## Exercise description
Output every line of the data exactly as it appears.

## Stored data
# # #
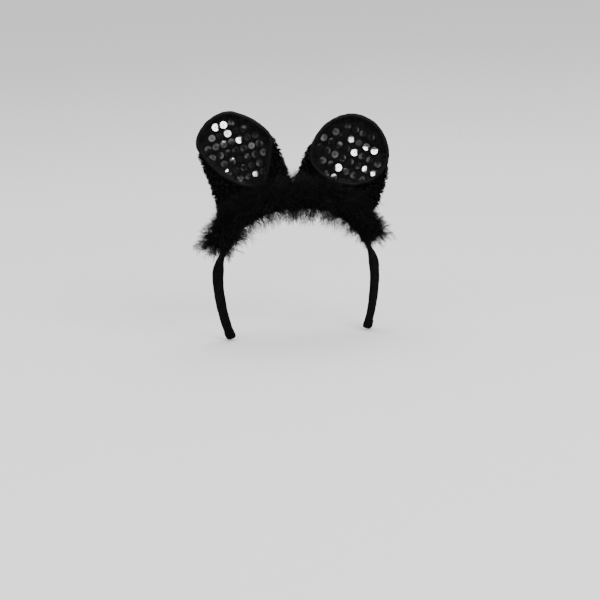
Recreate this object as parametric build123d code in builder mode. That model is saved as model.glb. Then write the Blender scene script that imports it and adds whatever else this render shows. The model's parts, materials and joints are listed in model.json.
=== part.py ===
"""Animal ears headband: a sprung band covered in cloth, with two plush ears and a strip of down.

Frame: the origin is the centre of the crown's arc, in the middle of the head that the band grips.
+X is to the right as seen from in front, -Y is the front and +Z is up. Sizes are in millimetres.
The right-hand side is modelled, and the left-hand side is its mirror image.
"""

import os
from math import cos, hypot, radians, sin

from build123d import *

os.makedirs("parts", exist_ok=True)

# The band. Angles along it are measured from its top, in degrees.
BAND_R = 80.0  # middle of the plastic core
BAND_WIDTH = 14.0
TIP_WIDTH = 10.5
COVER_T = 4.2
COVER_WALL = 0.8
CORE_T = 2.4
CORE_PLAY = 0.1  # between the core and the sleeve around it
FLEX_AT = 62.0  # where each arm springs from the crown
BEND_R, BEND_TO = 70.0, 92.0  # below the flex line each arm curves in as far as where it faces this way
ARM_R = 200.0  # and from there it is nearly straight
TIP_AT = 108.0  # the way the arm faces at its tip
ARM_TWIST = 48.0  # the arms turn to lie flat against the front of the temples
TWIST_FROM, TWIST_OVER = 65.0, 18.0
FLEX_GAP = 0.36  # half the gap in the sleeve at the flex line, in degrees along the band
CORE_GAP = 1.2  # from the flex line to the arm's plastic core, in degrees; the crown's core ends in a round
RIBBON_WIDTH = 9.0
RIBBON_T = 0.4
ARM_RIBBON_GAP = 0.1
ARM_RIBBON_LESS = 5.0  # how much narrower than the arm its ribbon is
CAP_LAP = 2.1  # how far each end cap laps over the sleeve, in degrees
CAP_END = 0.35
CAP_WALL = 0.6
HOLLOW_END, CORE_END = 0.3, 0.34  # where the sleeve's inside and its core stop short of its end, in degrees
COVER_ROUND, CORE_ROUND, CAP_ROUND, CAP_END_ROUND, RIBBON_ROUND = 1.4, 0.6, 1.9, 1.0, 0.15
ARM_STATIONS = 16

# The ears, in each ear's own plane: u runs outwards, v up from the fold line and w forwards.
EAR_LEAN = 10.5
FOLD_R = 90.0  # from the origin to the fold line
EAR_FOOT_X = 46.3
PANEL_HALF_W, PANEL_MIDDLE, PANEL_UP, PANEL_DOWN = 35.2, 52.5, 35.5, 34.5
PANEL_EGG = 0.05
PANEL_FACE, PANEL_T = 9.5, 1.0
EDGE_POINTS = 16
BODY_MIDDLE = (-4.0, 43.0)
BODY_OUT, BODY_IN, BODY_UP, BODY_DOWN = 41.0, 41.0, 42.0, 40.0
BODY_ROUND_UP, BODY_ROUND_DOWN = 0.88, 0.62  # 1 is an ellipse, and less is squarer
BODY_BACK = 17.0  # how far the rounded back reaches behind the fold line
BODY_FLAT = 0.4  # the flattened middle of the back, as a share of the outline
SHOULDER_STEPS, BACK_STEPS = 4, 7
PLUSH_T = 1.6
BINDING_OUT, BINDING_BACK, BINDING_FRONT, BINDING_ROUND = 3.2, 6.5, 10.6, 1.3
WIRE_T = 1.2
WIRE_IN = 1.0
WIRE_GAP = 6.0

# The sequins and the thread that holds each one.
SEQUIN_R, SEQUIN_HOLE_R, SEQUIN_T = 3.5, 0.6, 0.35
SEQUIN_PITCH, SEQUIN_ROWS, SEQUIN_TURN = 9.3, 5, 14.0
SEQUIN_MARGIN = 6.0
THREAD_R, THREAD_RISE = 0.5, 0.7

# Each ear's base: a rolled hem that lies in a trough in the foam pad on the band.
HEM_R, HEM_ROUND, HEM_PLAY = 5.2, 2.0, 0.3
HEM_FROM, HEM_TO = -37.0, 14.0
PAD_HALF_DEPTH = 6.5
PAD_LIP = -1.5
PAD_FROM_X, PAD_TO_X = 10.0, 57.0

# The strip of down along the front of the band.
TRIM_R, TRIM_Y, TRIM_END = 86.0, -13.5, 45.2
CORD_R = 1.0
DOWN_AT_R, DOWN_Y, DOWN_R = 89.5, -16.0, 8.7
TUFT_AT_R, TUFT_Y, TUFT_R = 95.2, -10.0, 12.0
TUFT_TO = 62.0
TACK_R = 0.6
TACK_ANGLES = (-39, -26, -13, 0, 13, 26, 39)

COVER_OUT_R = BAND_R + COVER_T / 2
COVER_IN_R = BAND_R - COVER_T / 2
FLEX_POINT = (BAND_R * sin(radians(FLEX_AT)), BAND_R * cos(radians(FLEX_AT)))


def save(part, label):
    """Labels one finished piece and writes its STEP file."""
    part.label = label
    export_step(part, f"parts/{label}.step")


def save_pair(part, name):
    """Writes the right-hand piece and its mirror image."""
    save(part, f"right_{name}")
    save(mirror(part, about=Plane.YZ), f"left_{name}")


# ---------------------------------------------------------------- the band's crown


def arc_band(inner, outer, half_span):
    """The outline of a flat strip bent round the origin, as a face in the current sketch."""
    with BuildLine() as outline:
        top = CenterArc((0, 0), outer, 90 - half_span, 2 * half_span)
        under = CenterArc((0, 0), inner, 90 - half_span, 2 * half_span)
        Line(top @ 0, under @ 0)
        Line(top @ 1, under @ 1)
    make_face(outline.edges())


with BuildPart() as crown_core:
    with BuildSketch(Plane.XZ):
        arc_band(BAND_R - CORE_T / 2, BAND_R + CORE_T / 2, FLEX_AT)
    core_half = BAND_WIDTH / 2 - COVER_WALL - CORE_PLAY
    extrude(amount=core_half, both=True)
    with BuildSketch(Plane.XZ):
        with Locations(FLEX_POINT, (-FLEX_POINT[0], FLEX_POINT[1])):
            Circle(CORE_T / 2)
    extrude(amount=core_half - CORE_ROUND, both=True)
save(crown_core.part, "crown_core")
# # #
## Final result
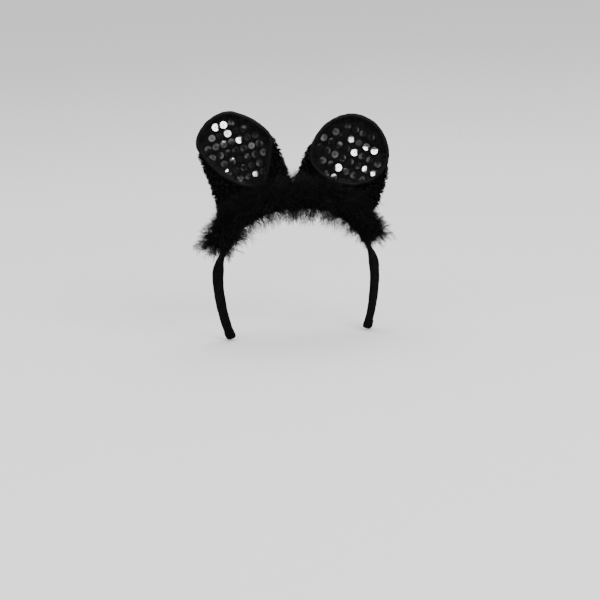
Recreate this object as parametric build123d code in builder mode. That model is saved as model.glb. Then write the Blender scene script that imports it and adds whatever else this render shows. The model's parts, materials and joints are listed in model.json.
=== part.py ===
"""Animal ears headband: a sprung band covered in cloth, with two plush ears and a strip of down.

Frame: the origin is the centre of the crown's arc, in the middle of the head that the band grips.
+X is to the right as seen from in front, -Y is the front and +Z is up. Sizes are in millimetres.
The right-hand side is modelled, and the left-hand side is its mirror image.
"""

import os
from math import cos, hypot, radians, sin

from build123d import *

os.makedirs("parts", exist_ok=True)

# The band. Angles along it are measured from its top, in degrees.
BAND_R = 80.0  # middle of the plastic core
BAND_WIDTH = 14.0
TIP_WIDTH = 10.5
COVER_T = 4.2
COVER_WALL = 0.8
CORE_T = 2.4
CORE_PLAY = 0.1  # between the core and the sleeve around it
FLEX_AT = 62.0  # where each arm springs from the crown
BEND_R, BEND_TO = 70.0, 92.0  # below the flex line each arm curves in as far as where it faces this way
ARM_R = 200.0  # and from there it is nearly straight
TIP_AT = 108.0  # the way the arm faces at its tip
ARM_TWIST = 48.0  # the arms turn to lie flat against the front of the temples
TWIST_FROM, TWIST_OVER = 65.0, 18.0
FLEX_GAP = 0.36  # half the gap in the sleeve at the flex line, in degrees along the band
CORE_GAP = 1.2  # from the flex line to the arm's plastic core, in degrees; the crown's core ends in a round
RIBBON_WIDTH = 9.0
RIBBON_T = 0.4
ARM_RIBBON_GAP = 0.1
ARM_RIBBON_LESS = 5.0  # how much narrower than the arm its ribbon is
CAP_LAP = 2.1  # how far each end cap laps over the sleeve, in degrees
CAP_END = 0.35
CAP_WALL = 0.6
HOLLOW_END, CORE_END = 0.3, 0.34  # where the sleeve's inside and its core stop short of its end, in degrees
COVER_ROUND, CORE_ROUND, CAP_ROUND, CAP_END_ROUND, RIBBON_ROUND = 1.4, 0.6, 1.9, 1.0, 0.15
ARM_STATIONS = 16

# The ears, in each ear's own plane: u runs outwards, v up from the fold line and w forwards.
EAR_LEAN = 10.5
FOLD_R = 90.0  # from the origin to the fold line
EAR_FOOT_X = 46.3
PANEL_HALF_W, PANEL_MIDDLE, PANEL_UP, PANEL_DOWN = 35.2, 52.5, 35.5, 34.5
PANEL_EGG = 0.05
PANEL_FACE, PANEL_T = 9.5, 1.0
EDGE_POINTS = 16
BODY_MIDDLE = (-4.0, 43.0)
BODY_OUT, BODY_IN, BODY_UP, BODY_DOWN = 41.0, 41.0, 42.0, 40.0
BODY_ROUND_UP, BODY_ROUND_DOWN = 0.88, 0.62  # 1 is an ellipse, and less is squarer
BODY_BACK = 17.0  # how far the rounded back reaches behind the fold line
BODY_FLAT = 0.4  # the flattened middle of the back, as a share of the outline
SHOULDER_STEPS, BACK_STEPS = 4, 7
PLUSH_T = 1.6
BINDING_OUT, BINDING_BACK, BINDING_FRONT, BINDING_ROUND = 3.2, 6.5, 10.6, 1.3
WIRE_T = 1.2
WIRE_IN = 1.0
WIRE_GAP = 6.0

# The sequins and the thread that holds each one.
SEQUIN_R, SEQUIN_HOLE_R, SEQUIN_T = 3.5, 0.6, 0.35
SEQUIN_PITCH, SEQUIN_ROWS, SEQUIN_TURN = 9.3, 5, 14.0
SEQUIN_MARGIN = 6.0
THREAD_R, THREAD_RISE = 0.5, 0.7

# Each ear's base: a rolled hem that lies in a trough in the foam pad on the band.
HEM_R, HEM_ROUND, HEM_PLAY = 5.2, 2.0, 0.3
HEM_FROM, HEM_TO = -37.0, 14.0
PAD_HALF_DEPTH = 6.5
PAD_LIP = -1.5
PAD_FROM_X, PAD_TO_X = 10.0, 57.0

# The strip of down along the front of the band.
TRIM_R, TRIM_Y, TRIM_END = 86.0, -13.5, 45.2
CORD_R = 1.0
DOWN_AT_R, DOWN_Y, DOWN_R = 89.5, -16.0, 8.7
TUFT_AT_R, TUFT_Y, TUFT_R = 95.2, -10.0, 12.0
TUFT_TO = 62.0
TACK_R = 0.6
TACK_ANGLES = (-39, -26, -13, 0, 13, 26, 39)

COVER_OUT_R = BAND_R + COVER_T / 2
COVER_IN_R = BAND_R - COVER_T / 2
FLEX_POINT = (BAND_R * sin(radians(FLEX_AT)), BAND_R * cos(radians(FLEX_AT)))


def save(part, label):
    """Labels one finished piece and writes its STEP file."""
    part.label = label
    export_step(part, f"parts/{label}.step")


def save_pair(part, name):
    """Writes the right-hand piece and its mirror image."""
    save(part, f"right_{name}")
    save(mirror(part, about=Plane.YZ), f"left_{name}")


# ---------------------------------------------------------------- the band's crown


def arc_band(inner, outer, half_span):
    """The outline of a flat strip bent round the origin, as a face in the current sketch."""
    with BuildLine() as outline:
        top = CenterArc((0, 0), outer, 90 - half_span, 2 * half_span)
        under = CenterArc((0, 0), inner, 90 - half_span, 2 * half_span)
        Line(top @ 0, under @ 0)
        Line(top @ 1, under @ 1)
    make_face(outline.edges())


with BuildPart() as crown_core:
    with BuildSketch(Plane.XZ):
        arc_band(BAND_R - CORE_T / 2, BAND_R + CORE_T / 2, FLEX_AT)
    core_half = BAND_WIDTH / 2 - COVER_WALL - CORE_PLAY
    extrude(amount=core_half, both=True)
    with BuildSketch(Plane.XZ):
        with Locations(FLEX_POINT, (-FLEX_POINT[0], FLEX_POINT[1])):
            Circle(CORE_T / 2)
    extrude(amount=core_half - CORE_ROUND, both=True)
save(crown_core.part, "crown_core")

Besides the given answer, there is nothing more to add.